14. The meaning of “soft men” in its historical context. The term malakoi in 1 Cor 6:9—literally, “soft men”—was often used in the Greco-Roman world as a description of adult males who feminized their appearances in the hopes of attracting a male partner. Jewish and even some pagan moralists condemned them, not for their role in temple prostitution—most were not temple prostitutes—but for their attempted erasure of the masculine stamp given them in nature. See further The Bible and Homosexual Practice, 306-12; and Homosexuality and the Bible, 82-83 with online notes 96-98.

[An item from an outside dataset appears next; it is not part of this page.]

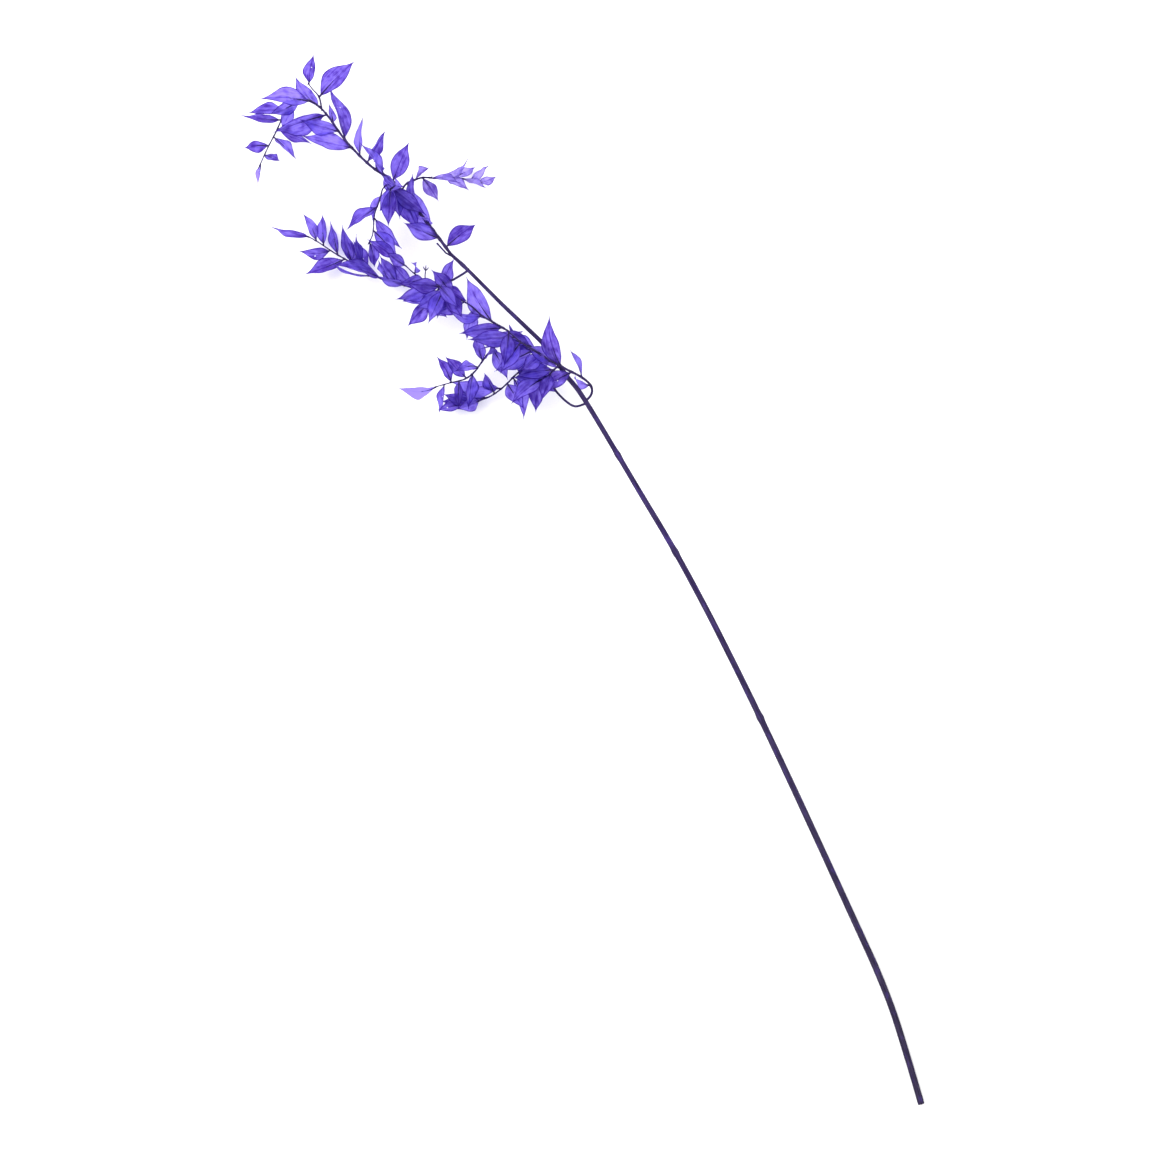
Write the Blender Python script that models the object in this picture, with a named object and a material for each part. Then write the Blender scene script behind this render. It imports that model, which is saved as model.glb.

15. A Corinthian critique of male-male love. The pseudo-Lucianic text Affairs of the Heart records a debate between Charicles, a Corinthian, who defends the superiority of male love for women, and Callicratidas, who defends the superiority of male love for males. Interestingly, the Corinthian never focuses on the association of male-male love with temple prostitution. Instead, he notes that men who engage in sex with other males “transgress the laws of nature” by looking “with the eyes at the male as (though) at a female,” “one nature [coming] together in one bed.” “Seeing themselves in one another they were ashamed neither of what they were doing nor of what they were having done to them” (cited in The Bible and Homosexual Practice, 165-66 n. 10). What does this critique have to do with temple prostitution? Absolutely nothing. Yet Rogers would have us believe that Paul’s view of same-sex intercourse, and that of Scripture generally—which every historical piece of evidence indicates was more absolutely, consistently, and strongly opposed to same-sex intercourse than anything found in the Greco-Roman world—was actually more accepting of homosexual behavior than the cultural milieu out of which emerged.

How, after these numerous considerations, is it possible to argue that Paul was in any way limiting his indictment to homosexual cult prostitution or even to promiscuity generally?"